### Task to carry out
Collect every line that includes the string "three".

### Material
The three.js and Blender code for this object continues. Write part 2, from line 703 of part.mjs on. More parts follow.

==

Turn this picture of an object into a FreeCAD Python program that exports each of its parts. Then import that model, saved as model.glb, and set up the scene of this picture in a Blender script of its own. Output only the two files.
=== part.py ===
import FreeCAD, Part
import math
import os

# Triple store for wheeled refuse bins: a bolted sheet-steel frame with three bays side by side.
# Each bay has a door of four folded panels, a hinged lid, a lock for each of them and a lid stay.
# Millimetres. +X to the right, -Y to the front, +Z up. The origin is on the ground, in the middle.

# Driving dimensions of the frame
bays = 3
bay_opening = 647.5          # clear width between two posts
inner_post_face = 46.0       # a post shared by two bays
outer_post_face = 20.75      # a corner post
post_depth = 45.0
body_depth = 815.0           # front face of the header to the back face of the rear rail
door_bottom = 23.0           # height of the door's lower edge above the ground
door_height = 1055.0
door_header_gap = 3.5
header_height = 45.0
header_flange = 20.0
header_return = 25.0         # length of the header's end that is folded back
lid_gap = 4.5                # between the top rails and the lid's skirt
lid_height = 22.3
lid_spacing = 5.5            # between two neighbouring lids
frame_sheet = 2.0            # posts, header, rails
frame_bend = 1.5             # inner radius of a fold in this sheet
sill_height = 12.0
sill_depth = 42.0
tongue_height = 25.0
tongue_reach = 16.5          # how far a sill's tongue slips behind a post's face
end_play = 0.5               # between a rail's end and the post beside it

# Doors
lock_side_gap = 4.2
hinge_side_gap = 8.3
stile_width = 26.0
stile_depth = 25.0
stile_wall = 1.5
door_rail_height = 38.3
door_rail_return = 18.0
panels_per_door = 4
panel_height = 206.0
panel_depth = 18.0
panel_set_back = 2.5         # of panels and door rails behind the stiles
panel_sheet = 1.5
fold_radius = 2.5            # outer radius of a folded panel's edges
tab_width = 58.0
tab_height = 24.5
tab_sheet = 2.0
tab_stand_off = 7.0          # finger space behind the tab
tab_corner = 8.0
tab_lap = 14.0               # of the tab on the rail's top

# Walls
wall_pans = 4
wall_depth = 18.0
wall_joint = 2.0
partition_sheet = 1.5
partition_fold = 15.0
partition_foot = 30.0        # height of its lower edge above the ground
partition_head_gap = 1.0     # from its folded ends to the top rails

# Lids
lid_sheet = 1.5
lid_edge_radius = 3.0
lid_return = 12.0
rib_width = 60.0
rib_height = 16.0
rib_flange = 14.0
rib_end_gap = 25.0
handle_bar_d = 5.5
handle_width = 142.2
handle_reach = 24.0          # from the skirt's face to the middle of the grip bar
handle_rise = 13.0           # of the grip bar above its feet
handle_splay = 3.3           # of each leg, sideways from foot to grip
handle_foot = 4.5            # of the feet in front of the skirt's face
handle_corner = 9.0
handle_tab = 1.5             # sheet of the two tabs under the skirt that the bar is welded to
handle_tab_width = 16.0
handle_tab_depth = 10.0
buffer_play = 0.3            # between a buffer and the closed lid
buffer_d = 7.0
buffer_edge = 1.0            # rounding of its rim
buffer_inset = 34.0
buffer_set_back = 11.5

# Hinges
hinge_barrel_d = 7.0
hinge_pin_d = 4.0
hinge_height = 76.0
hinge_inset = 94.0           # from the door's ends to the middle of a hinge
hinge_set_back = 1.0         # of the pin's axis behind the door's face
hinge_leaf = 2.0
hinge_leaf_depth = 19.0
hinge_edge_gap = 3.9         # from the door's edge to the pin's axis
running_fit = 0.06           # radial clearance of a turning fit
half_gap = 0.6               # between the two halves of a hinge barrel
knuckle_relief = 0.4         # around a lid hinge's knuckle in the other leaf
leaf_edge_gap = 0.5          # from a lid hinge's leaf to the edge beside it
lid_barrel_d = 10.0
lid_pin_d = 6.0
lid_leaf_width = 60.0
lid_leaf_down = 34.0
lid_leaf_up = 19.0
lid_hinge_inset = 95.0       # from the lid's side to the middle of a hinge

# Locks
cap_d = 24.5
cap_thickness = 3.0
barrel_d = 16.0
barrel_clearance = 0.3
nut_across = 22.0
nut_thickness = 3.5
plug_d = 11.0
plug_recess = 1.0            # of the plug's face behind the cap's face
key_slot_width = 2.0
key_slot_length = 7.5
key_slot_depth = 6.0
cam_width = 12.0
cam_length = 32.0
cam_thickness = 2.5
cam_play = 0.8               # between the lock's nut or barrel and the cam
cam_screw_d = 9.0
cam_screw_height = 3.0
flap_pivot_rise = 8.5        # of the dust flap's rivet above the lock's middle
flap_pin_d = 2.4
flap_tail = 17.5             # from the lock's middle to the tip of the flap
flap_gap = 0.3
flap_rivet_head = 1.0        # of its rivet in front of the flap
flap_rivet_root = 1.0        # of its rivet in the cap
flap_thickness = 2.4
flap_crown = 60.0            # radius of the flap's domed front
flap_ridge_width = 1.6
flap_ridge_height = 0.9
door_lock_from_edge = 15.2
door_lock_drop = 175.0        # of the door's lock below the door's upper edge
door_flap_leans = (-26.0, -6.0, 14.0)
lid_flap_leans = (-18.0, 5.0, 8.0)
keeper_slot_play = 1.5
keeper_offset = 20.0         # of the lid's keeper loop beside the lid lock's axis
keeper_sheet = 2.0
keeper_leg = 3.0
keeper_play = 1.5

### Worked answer
The three.js and Blender code for this object continues. Write part 2, from line 703 of part.mjs on. More parts follow.
# Triple store for wheeled refuse bins: a bolted sheet-steel frame with three bays side by side.